C. In connection with such a credit plan, the seller may also:

1. Impose a late charge pursuant to § 6.2-400; and

2. Charge and collect a document fee as may be agreed upon by the seller and purchaser in connection with such credit plan. The document fee shall (i) be for the preparation, handling, and processing of documents relating to the goods or services and to the closing of the transaction and (ii) not be considered a finance charge for the purposes of this chapter.

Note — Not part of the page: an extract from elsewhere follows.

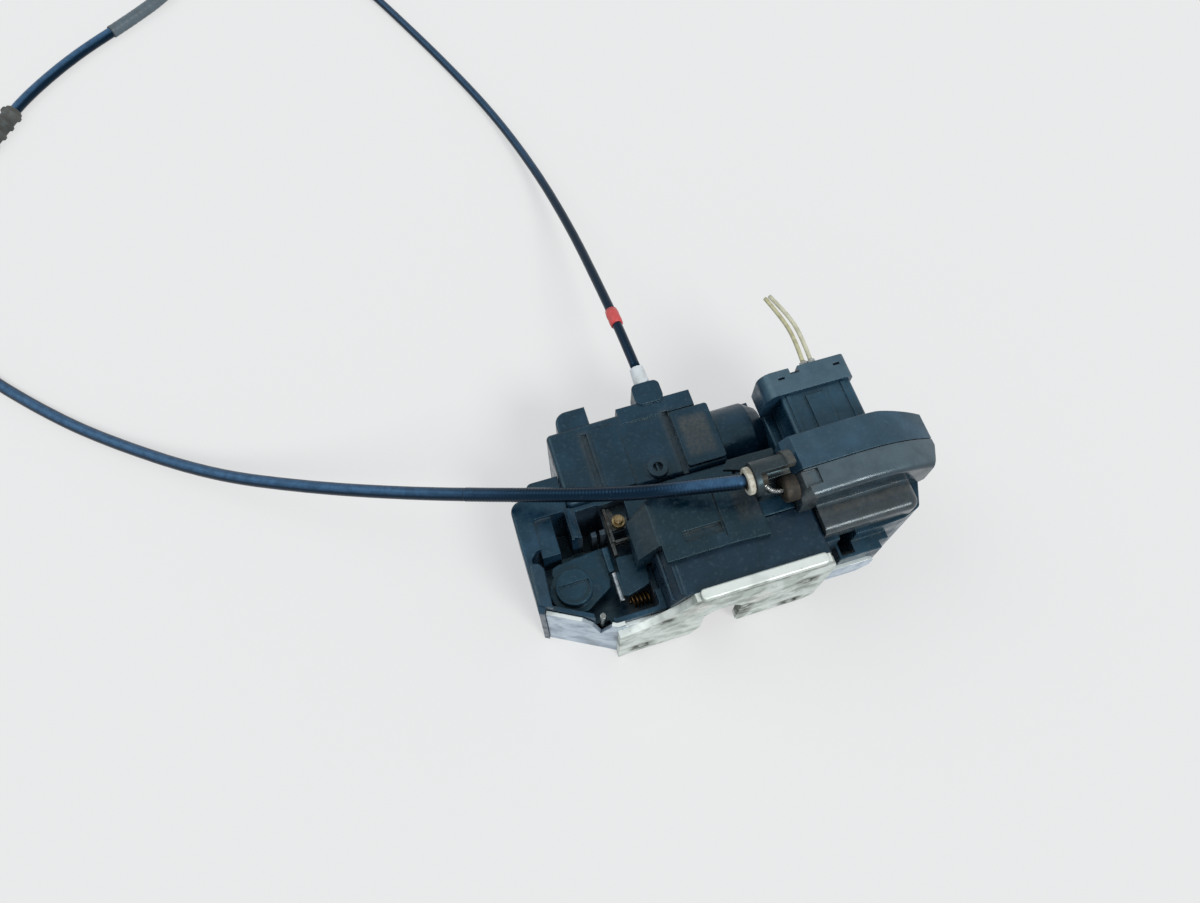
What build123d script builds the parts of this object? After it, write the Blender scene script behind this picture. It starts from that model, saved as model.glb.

D. Premiums for credit life insurance and credit accident and health insurance purchased by the debtor shall not be construed as an additional charge for the extension of credit if such insurance coverage is purchased voluntarily by the debtor. Premiums for property insurance on the goods purchased or leased, including vendor's single interest insurance on such goods, shall not be construed as additional charges for the extension of credit if a clear and conspicuous statement in writing is furnished by the seller or lessor to the buyer or lessee setting forth the cost of the insurance if obtained from or through the seller or lessor and stating that the buyer or lessee may choose the person through which the insurance is to be obtained.

1987, c. 622, § 6.1-330.77; 1988, c. 145; 1990, c. 338; 1999, cc. 62, 373; 2010, c. 794.

The chapters of the acts of assembly referenced in the historical citation at the end of this section may not constitute a comprehensive list of such chapters and may exclude chapters whose provisions have expired.